'''

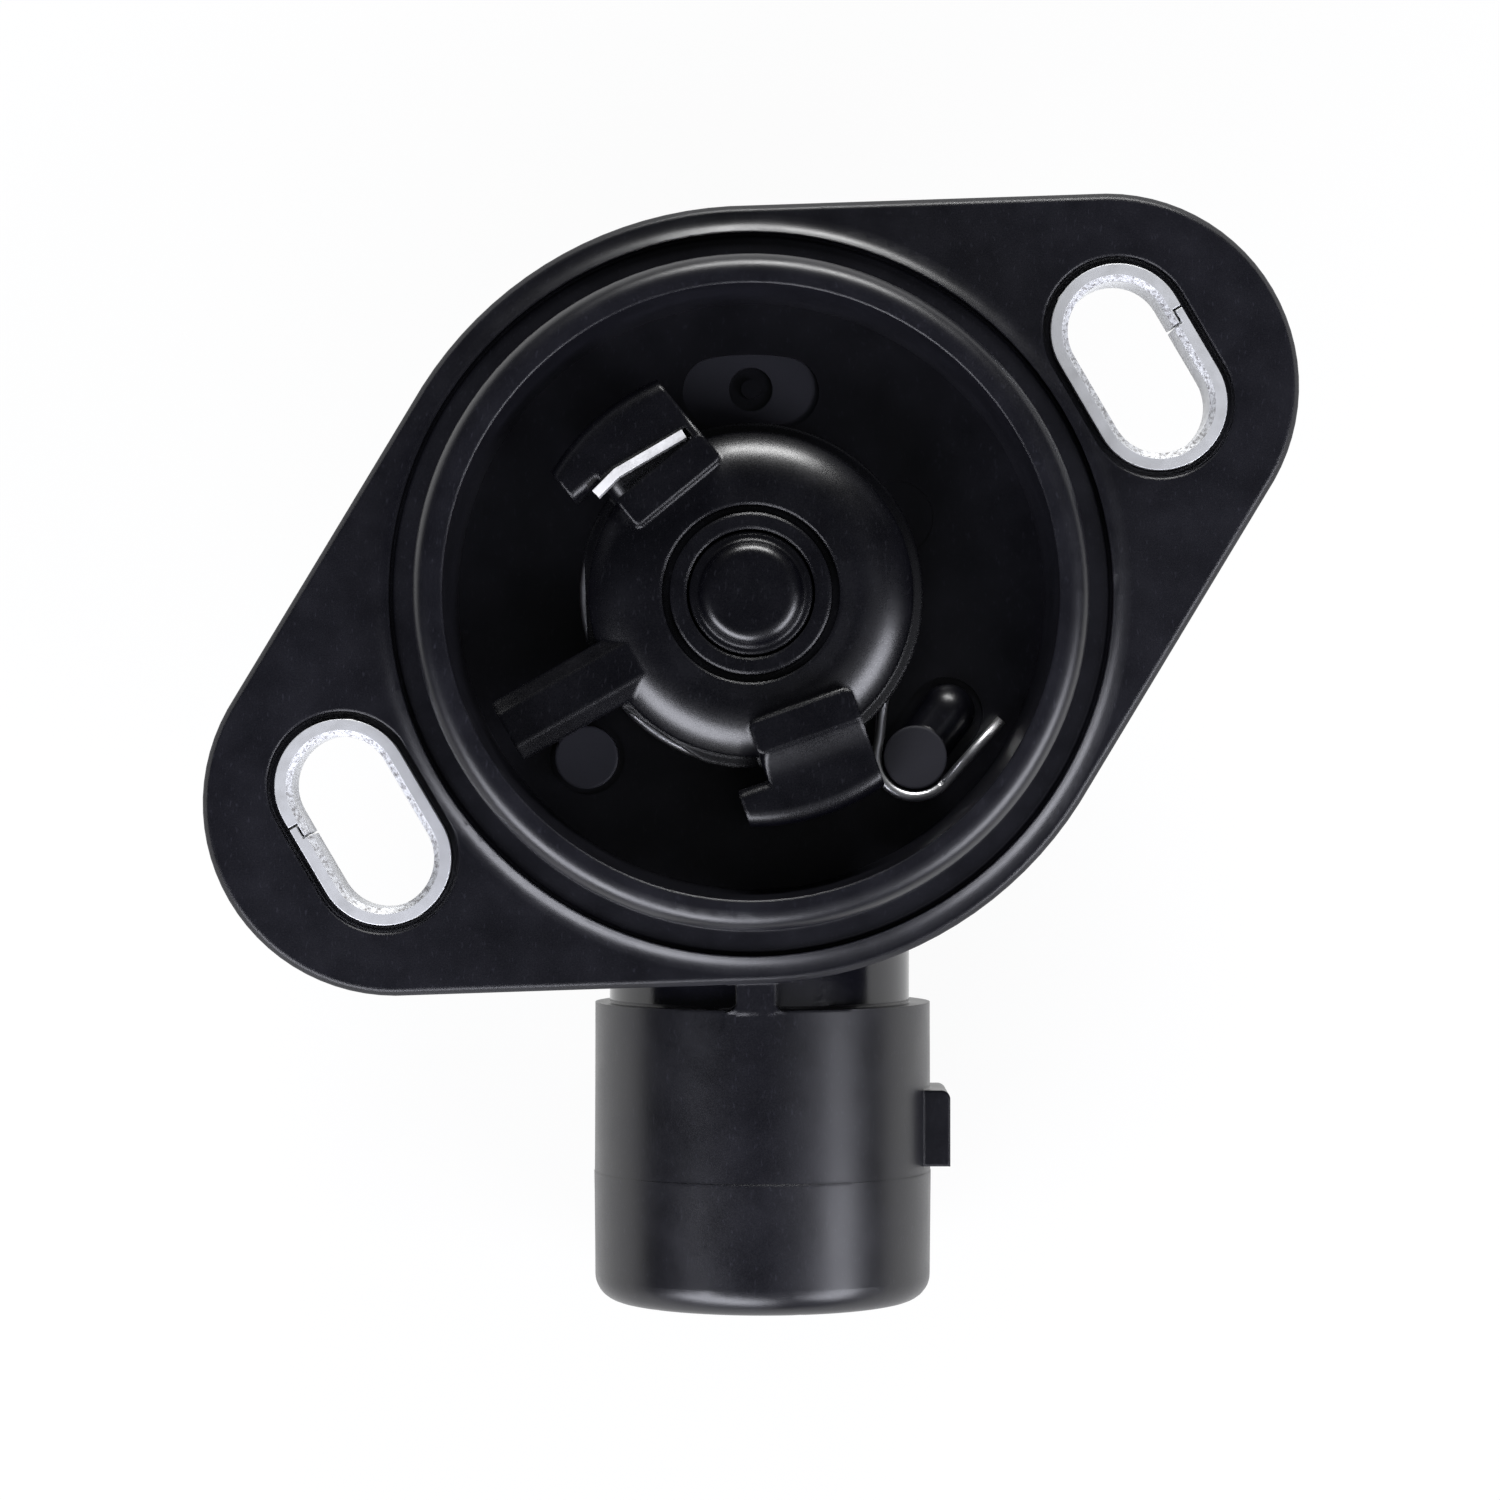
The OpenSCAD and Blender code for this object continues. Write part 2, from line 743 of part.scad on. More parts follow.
// Stops in the chamber that the carrier's tab meets at the two ends of its travel
module travel_stops() {
    tab_half = asin(tab_w / 2 / stop_r);
    play = 0.6;
    width = 12;
    for (edge = [tab_angle + tab_half + play, tab_angle - travel_deg - tab_half - play - width])
        sector(
            stop_r, chamber_r + 0.2, edge, edge + width,
            carrier_z - 0.2, ceiling_z + 0.2
        );
}

module housing() {
    color("#17171c")
        difference() {
            union() {
                difference() {
                    union() {
                        flange();
                        rotate_extrude()
                            pilot_profile();
                        translate([0, 0, back_z])
                            cylinder(h = -back_z - flange_t / 2, r = drum_r);
                        neck();
                        along_connector(conn_x)
                            rotate_extrude()
                                barrel_profile();
                        latch_lug();
                        neck_rib();
                    }
                    cup_space();
                    chamber_space();
                    tube(lip_groove_from, lip_r, -lip_groove_depth, lip_h + over);
                    floor_recesses();
                }
                for (side = [-1, 1])
                    spring_post(side);
                post_brace();
                gate_nub();
                translate([0, 0, bush_z])
                    cylinder(h = ceiling_z + 0.2 - bush_z, r = boss_r);
                travel_stops();
                key_ribs();
            }
            translate([0, 0, bush_z - over])
                cylinder(h = floor_z + 2 * over - bush_z, r = bush_r + seat_clear);
            translate([0, 0, seal_z])
                cylinder(h = floor_z + over - seal_z, r = seal_r + seat_clear);
            for (index = [-1, 0, 1])
                terminal_hole(index);
            for (side = [-1, 1])
                on_slot(side) {
                    slot_hole(bushing_w + 2 * seat_clear, screw_travel, -flange_t - over, over);
                    slot_hole(bushing_w + 2 * moat_w, screw_travel, -moat_depth, over);
                }
            translate([0, 0, cover_in_z])
                rotate_extrude()
                    translate([(board_r + cover_r) / 2 + 0.1, 0])
                        circle(d = cover_seal_d + 2 * seat_clear);
        }
}

// Bushings

// The joint of the rolled sleeve steps sideways half way through its wall
module bushing_joint_cut(side) {
    middle = bushing_w / 2 - bushing_wall / 2;
    y = screw_travel * 0.2;
    linear_extrude(2 * bushing_l, center = true)
        scale([side, 1]) {
            translate([middle - over, y - bushing_joint / 2])
                square([over + bushing_joint / 2, bushing_joint]);
            translate([middle - bushing_joint / 2, y - bushing_joint / 2])
                square([bushing_joint, bushing_joint_step + bushing_joint]);
            translate([middle - bushing_joint / 2, y + bushing_joint_step - bushing_joint / 2])
                square([over, bushing_joint]);
        }
}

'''

* TASK: Return all the data above once more, precisely as given.

* REPLY TO THE TASK:
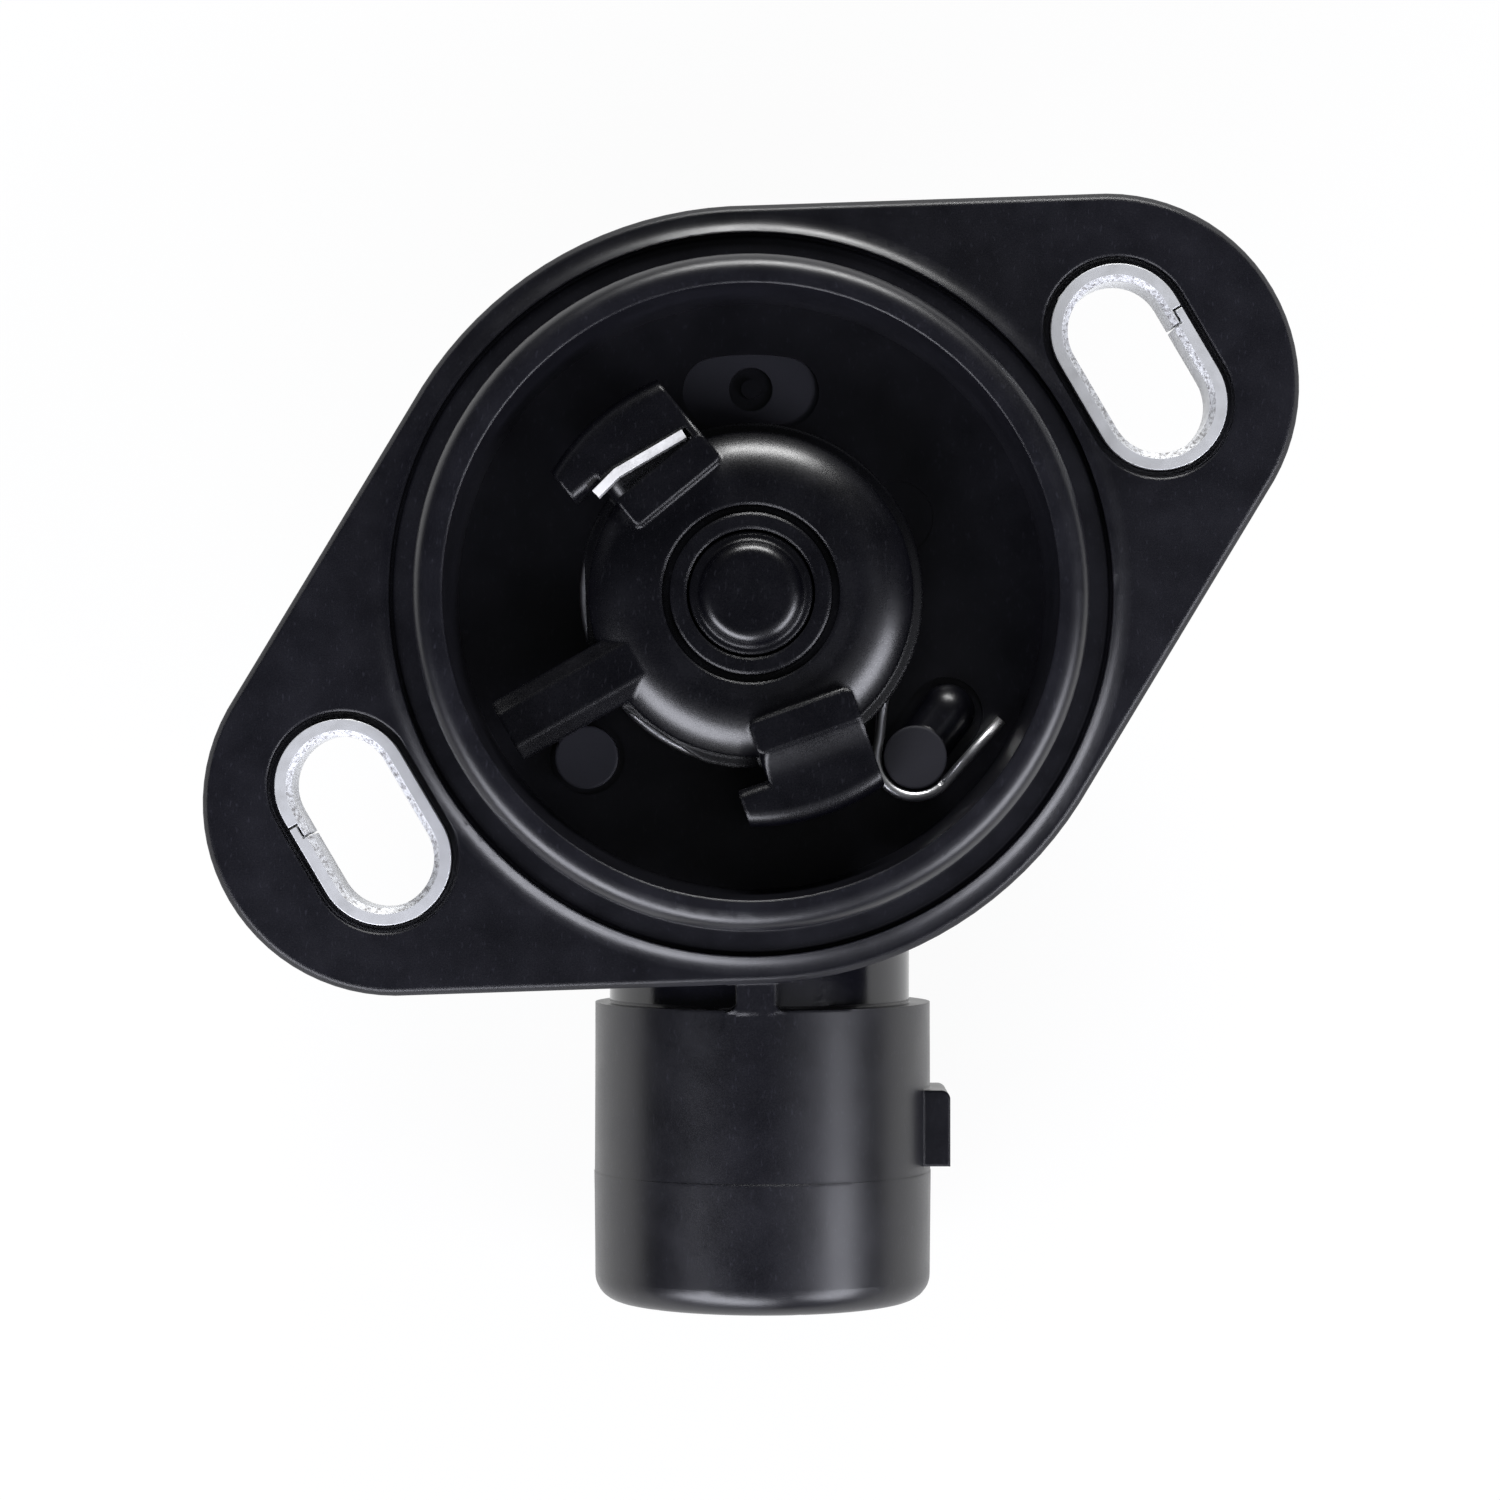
The OpenSCAD and Blender code for this object continues. Write part 2, from line 743 of part.scad on. More parts follow.
// Stops in the chamber that the carrier's tab meets at the two ends of its travel
module travel_stops() {
    tab_half = asin(tab_w / 2 / stop_r);
    play = 0.6;
    width = 12;
    for (edge = [tab_angle + tab_half + play, tab_angle - travel_deg - tab_half - play - width])
        sector(
            stop_r, chamber_r + 0.2, edge, edge + width,
            carrier_z - 0.2, ceiling_z + 0.2
        );
}

module housing() {
    color("#17171c")
        difference() {
            union() {
                difference() {
                    union() {
                        flange();
                        rotate_extrude()
                            pilot_profile();
                        translate([0, 0, back_z])
                            cylinder(h = -back_z - flange_t / 2, r = drum_r);
                        neck();
                        along_connector(conn_x)
                            rotate_extrude()
                                barrel_profile();
                        latch_lug();
                        neck_rib();
                    }
                    cup_space();
                    chamber_space();
                    tube(lip_groove_from, lip_r, -lip_groove_depth, lip_h + over);
                    floor_recesses();
                }
                for (side = [-1, 1])
                    spring_post(side);
                post_brace();
                gate_nub();
                translate([0, 0, bush_z])
                    cylinder(h = ceiling_z + 0.2 - bush_z, r = boss_r);
                travel_stops();
                key_ribs();
            }
            translate([0, 0, bush_z - over])
                cylinder(h = floor_z + 2 * over - bush_z, r = bush_r + seat_clear);
            translate([0, 0, seal_z])
                cylinder(h = floor_z + over - seal_z, r = seal_r + seat_clear);
            for (index = [-1, 0, 1])
                terminal_hole(index);
            for (side = [-1, 1])
                on_slot(side) {
                    slot_hole(bushing_w + 2 * seat_clear, screw_travel, -flange_t - over, over);
                    slot_hole(bushing_w + 2 * moat_w, screw_travel, -moat_depth, over);
                }
            translate([0, 0, cover_in_z])
                rotate_extrude()
                    translate([(board_r + cover_r) / 2 + 0.1, 0])
                        circle(d = cover_seal_d + 2 * seat_clear);
        }
}

// Bushings

// The joint of the rolled sleeve steps sideways half way through its wall
module bushing_joint_cut(side) {
    middle = bushing_w / 2 - bushing_wall / 2;
    y = screw_travel * 0.2;
    linear_extrude(2 * bushing_l, center = true)
        scale([side, 1]) {
            translate([middle - over, y - bushing_joint / 2])
                square([over + bushing_joint / 2, bushing_joint]);
            translate([middle - bushing_joint / 2, y - bushing_joint / 2])
                square([bushing_joint, bushing_joint_step + bushing_joint]);
            translate([middle - bushing_joint / 2, y + bushing_joint_step - bushing_joint / 2])
                square([over, bushing_joint]);
        }
}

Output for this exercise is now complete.